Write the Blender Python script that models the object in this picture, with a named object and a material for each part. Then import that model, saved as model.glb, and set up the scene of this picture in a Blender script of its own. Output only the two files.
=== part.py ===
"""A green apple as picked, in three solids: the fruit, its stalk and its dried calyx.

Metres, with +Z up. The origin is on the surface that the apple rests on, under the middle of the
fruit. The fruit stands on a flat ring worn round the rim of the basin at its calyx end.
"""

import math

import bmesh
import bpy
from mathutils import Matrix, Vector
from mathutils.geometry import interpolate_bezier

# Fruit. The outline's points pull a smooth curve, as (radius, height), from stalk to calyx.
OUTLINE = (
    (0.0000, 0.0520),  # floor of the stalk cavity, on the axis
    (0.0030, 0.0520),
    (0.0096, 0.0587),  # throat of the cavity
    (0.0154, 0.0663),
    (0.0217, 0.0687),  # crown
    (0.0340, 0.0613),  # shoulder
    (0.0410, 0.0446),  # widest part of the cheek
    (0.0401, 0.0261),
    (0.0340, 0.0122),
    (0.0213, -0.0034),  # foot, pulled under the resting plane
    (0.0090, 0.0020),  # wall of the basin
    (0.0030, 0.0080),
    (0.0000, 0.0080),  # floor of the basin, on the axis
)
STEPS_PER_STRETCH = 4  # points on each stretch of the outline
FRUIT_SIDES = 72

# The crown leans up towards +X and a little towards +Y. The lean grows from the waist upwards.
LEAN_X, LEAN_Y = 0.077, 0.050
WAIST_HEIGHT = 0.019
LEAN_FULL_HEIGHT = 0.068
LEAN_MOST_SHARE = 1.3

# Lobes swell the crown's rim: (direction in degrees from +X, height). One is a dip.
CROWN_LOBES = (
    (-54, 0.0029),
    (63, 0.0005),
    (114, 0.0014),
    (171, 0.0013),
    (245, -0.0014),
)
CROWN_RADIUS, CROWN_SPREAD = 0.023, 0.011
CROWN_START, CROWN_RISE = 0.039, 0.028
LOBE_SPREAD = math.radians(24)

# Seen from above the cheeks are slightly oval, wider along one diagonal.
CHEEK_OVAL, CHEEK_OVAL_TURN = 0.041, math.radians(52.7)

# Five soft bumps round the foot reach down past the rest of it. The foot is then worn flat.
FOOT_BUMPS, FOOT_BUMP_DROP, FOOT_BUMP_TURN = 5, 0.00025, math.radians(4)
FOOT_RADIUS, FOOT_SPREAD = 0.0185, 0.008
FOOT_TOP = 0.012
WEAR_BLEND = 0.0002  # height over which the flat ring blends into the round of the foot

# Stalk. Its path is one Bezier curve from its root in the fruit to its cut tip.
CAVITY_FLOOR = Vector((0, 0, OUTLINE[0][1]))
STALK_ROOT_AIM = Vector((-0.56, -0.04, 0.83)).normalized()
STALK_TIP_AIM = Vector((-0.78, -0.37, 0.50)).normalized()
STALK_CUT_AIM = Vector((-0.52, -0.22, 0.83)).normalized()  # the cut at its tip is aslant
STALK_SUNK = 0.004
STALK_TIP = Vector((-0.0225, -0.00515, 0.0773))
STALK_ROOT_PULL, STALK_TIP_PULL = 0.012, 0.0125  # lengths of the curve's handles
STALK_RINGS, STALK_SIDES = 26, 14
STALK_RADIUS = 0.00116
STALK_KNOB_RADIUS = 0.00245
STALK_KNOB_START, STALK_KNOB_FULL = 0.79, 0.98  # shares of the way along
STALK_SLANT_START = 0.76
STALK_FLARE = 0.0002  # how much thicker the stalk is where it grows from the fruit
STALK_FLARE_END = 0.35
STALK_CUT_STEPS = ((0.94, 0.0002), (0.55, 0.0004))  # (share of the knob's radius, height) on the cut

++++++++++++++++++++

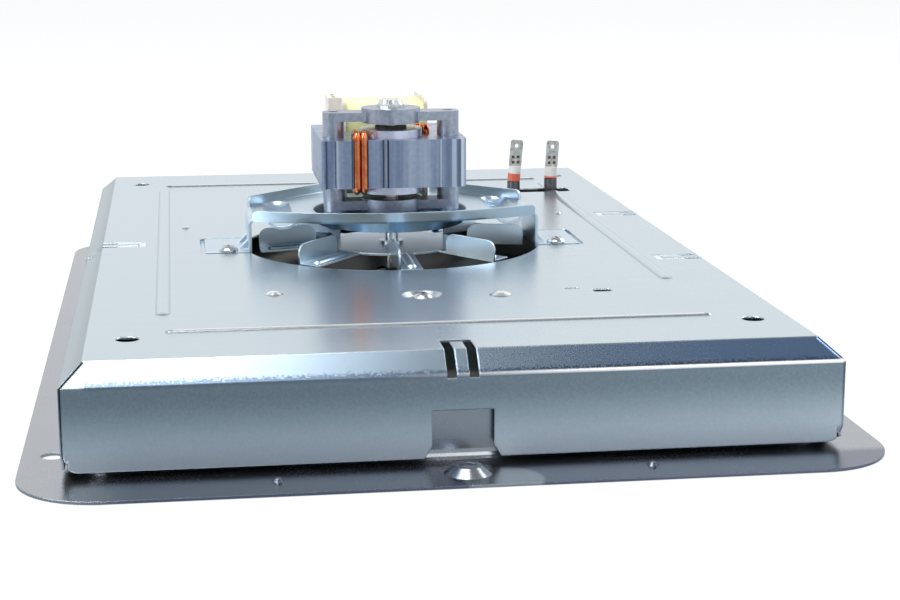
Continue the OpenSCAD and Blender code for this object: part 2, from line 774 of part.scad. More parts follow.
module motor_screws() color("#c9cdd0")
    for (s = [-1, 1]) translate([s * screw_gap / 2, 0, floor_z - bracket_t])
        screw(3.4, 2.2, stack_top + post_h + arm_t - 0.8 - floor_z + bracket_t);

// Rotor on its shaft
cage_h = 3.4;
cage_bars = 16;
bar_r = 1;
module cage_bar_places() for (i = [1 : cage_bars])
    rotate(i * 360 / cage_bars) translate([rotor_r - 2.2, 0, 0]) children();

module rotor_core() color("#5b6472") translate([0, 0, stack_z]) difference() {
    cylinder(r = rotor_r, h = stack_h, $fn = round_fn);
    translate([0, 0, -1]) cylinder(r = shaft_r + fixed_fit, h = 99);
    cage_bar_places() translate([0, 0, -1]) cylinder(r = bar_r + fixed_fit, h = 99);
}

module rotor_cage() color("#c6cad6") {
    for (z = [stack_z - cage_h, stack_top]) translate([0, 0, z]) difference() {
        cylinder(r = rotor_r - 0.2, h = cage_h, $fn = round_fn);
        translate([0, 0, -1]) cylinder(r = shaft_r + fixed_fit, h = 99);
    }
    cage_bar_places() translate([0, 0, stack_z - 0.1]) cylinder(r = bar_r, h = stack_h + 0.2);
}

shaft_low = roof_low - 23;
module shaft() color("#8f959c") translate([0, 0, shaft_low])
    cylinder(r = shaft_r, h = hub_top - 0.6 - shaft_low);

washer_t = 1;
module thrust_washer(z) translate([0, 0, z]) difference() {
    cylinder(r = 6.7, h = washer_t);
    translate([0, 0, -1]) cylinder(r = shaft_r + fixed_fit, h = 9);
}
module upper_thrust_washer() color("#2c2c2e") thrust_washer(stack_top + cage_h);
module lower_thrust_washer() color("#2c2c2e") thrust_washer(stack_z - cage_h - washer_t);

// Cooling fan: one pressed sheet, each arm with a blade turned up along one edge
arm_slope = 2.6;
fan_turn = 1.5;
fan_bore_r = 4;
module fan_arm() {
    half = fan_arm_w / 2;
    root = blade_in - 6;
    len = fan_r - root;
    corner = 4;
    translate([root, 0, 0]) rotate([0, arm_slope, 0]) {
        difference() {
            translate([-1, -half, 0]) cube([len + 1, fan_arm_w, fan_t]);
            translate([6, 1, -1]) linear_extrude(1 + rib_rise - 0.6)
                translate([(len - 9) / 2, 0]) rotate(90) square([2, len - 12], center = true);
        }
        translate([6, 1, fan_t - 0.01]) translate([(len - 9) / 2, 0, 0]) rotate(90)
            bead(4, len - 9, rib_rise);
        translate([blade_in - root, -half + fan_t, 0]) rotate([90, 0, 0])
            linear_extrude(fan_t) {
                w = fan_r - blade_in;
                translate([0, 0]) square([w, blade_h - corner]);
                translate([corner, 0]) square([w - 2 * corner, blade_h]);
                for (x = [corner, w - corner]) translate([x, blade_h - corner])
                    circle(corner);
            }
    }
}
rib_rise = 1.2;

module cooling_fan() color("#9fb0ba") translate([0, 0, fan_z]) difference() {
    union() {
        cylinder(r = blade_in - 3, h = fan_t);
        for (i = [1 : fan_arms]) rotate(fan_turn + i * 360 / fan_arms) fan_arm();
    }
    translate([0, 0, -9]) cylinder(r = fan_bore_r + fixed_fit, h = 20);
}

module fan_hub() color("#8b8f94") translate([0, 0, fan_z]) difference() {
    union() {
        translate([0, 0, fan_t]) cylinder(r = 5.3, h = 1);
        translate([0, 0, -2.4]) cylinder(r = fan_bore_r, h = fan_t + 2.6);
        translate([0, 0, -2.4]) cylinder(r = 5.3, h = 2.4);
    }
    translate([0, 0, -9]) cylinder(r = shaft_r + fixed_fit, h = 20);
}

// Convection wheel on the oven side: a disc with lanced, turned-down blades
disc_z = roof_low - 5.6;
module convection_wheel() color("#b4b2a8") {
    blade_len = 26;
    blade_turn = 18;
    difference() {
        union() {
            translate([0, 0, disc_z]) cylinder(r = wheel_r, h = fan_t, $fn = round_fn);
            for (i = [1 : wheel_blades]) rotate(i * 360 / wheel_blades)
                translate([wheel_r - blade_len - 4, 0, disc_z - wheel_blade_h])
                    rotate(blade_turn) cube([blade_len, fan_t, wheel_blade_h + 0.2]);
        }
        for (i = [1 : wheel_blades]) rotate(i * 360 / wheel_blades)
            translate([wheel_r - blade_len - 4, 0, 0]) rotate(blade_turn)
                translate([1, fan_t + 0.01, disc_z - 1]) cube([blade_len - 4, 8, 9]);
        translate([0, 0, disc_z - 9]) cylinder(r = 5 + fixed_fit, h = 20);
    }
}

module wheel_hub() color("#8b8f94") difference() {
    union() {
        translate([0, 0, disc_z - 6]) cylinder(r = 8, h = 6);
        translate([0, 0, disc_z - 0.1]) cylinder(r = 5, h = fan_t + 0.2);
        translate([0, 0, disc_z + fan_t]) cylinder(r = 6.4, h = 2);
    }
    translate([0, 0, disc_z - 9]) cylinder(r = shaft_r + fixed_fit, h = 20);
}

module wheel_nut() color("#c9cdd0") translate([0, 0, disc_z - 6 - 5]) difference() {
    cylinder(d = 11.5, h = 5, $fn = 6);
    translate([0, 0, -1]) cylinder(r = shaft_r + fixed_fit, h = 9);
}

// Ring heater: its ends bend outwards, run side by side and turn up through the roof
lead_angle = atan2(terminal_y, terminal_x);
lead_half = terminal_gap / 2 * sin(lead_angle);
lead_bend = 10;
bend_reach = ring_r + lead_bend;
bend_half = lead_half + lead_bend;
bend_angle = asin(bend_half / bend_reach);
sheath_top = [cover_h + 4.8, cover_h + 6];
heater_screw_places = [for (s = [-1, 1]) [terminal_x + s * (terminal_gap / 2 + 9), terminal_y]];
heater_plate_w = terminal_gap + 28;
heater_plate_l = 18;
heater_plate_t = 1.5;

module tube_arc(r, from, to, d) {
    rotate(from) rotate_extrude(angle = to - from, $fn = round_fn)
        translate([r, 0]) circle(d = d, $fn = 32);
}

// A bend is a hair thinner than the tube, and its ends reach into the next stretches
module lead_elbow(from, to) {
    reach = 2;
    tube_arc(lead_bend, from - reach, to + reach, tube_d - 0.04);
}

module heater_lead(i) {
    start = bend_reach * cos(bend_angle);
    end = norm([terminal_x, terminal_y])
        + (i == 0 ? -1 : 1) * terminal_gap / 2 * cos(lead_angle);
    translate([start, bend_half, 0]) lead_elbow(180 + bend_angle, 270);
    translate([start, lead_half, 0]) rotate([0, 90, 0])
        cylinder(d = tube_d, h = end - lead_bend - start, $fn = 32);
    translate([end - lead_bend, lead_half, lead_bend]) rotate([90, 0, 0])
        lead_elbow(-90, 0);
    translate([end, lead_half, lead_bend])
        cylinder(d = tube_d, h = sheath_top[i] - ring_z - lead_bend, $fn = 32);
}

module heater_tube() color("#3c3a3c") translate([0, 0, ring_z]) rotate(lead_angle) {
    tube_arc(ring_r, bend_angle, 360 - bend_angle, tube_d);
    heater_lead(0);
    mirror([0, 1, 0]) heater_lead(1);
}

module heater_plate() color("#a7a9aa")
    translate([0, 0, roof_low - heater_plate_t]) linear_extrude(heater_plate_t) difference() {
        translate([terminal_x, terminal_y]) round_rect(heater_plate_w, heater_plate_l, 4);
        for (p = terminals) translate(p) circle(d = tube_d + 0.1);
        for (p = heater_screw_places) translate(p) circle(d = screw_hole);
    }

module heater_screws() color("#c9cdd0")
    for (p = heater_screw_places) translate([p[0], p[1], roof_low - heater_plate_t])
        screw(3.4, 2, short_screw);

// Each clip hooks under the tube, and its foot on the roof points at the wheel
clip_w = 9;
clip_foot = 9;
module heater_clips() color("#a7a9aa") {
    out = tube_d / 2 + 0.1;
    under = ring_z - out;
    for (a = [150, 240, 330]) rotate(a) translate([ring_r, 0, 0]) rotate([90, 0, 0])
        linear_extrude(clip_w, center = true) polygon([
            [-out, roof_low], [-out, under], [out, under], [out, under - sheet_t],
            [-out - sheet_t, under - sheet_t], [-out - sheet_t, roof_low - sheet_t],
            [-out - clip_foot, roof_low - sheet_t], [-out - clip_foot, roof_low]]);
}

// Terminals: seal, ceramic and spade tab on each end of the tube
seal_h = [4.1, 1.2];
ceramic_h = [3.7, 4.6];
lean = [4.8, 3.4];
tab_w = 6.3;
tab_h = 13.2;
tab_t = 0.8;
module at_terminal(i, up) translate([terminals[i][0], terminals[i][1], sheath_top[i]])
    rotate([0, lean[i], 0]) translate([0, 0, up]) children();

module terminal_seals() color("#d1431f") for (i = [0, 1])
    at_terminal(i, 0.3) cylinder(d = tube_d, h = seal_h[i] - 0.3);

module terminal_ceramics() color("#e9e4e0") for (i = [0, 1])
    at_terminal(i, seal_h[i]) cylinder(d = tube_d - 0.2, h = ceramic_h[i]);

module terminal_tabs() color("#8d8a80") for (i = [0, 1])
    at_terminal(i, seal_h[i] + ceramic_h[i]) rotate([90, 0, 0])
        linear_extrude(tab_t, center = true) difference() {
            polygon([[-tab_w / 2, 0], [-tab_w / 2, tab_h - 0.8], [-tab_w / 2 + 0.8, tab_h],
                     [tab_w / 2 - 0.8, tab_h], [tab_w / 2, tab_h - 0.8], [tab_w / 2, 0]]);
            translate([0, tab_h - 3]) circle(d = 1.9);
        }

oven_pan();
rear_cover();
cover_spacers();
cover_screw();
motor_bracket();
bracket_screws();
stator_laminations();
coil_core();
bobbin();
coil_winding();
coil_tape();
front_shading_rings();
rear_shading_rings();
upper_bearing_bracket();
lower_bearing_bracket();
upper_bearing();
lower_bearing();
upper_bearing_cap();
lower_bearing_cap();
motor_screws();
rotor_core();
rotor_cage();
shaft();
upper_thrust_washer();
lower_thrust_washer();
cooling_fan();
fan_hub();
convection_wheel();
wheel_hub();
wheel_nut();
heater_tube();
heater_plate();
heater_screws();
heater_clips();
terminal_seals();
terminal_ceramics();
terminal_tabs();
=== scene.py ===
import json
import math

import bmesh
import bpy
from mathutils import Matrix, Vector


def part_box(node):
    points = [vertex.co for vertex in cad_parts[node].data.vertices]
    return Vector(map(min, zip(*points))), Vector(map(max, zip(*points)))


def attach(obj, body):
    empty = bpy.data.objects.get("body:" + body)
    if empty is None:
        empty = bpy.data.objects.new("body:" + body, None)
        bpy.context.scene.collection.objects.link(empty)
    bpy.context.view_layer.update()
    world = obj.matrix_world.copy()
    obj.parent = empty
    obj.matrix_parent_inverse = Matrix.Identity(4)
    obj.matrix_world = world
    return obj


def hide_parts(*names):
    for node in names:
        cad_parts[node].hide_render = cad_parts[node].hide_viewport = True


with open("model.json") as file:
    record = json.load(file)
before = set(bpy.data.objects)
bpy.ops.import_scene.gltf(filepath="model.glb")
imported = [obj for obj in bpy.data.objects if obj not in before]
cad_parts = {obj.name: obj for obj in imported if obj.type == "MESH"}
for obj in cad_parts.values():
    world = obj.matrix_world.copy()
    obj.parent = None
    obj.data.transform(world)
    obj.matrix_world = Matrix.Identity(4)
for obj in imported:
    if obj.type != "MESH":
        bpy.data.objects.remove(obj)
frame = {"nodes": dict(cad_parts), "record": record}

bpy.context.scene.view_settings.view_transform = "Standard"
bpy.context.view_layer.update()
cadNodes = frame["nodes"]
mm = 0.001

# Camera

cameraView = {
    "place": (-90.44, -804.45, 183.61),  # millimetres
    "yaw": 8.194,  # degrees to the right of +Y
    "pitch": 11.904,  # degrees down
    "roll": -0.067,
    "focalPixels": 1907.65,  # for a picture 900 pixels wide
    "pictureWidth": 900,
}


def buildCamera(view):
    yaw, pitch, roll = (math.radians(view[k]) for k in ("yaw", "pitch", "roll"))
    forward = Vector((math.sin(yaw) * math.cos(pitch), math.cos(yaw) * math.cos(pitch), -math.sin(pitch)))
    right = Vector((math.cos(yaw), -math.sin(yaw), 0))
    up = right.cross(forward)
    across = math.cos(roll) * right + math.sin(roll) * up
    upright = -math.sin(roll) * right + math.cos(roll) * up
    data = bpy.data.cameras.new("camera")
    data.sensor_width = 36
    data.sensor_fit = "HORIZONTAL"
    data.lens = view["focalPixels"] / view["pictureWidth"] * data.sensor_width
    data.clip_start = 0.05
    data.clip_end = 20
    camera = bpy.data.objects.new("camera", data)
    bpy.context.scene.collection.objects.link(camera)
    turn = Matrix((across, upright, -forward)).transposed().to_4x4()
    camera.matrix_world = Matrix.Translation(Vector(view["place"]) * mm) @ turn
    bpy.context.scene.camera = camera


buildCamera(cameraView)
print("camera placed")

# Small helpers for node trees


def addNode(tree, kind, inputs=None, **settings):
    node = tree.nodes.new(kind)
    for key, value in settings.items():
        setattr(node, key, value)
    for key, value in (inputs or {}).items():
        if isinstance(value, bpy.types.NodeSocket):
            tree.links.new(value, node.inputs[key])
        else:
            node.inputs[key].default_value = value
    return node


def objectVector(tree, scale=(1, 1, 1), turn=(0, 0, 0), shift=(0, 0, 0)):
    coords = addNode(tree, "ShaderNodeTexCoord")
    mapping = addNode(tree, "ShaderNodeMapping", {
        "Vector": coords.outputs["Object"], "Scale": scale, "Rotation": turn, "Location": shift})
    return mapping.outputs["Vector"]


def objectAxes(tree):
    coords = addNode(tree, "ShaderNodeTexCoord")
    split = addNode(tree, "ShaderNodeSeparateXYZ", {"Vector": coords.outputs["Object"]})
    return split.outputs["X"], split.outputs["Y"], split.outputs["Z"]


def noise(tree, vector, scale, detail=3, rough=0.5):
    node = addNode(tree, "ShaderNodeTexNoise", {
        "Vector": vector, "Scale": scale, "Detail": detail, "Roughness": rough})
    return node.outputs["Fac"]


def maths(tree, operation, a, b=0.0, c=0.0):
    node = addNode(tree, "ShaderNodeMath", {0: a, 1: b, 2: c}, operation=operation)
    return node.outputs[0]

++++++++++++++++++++

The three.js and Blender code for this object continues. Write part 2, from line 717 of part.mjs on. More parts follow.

++++++++++++++++++++

Extract exactly and only these lines: the line containing "oven_pan();", the line containing "bpy.data.objects.remove(obj)", and every line between them.

Output:
oven_pan();
rear_cover();
cover_spacers();
cover_screw();
motor_bracket();
bracket_screws();
stator_laminations();
coil_core();
bobbin();
coil_winding();
coil_tape();
front_shading_rings();
rear_shading_rings();
upper_bearing_bracket();
lower_bearing_bracket();
upper_bearing();
lower_bearing();
upper_bearing_cap();
lower_bearing_cap();
motor_screws();
rotor_core();
rotor_cage();
shaft();
upper_thrust_washer();
lower_thrust_washer();
cooling_fan();
fan_hub();
convection_wheel();
wheel_hub();
wheel_nut();
heater_tube();
heater_plate();
heater_screws();
heater_clips();
terminal_seals();
terminal_ceramics();
terminal_tabs();
=== scene.py ===
import json
import math

import bmesh
import bpy
from mathutils import Matrix, Vector


def part_box(node):
    points = [vertex.co for vertex in cad_parts[node].data.vertices]
    return Vector(map(min, zip(*points))), Vector(map(max, zip(*points)))


def attach(obj, body):
    empty = bpy.data.objects.get("body:" + body)
    if empty is None:
        empty = bpy.data.objects.new("body:" + body, None)
        bpy.context.scene.collection.objects.link(empty)
    bpy.context.view_layer.update()
    world = obj.matrix_world.copy()
    obj.parent = empty
    obj.matrix_parent_inverse = Matrix.Identity(4)
    obj.matrix_world = world
    return obj


def hide_parts(*names):
    for node in names:
        cad_parts[node].hide_render = cad_parts[node].hide_viewport = True


with open("model.json") as file:
    record = json.load(file)
before = set(bpy.data.objects)
bpy.ops.import_scene.gltf(filepath="model.glb")
imported = [obj for obj in bpy.data.objects if obj not in before]
cad_parts = {obj.name: obj for obj in imported if obj.type == "MESH"}
for obj in cad_parts.values():
    world = obj.matrix_world.copy()
    obj.parent = None
    obj.data.transform(world)
    obj.matrix_world = Matrix.Identity(4)
for obj in imported:
    if obj.type != "MESH":
        bpy.data.objects.remove(obj)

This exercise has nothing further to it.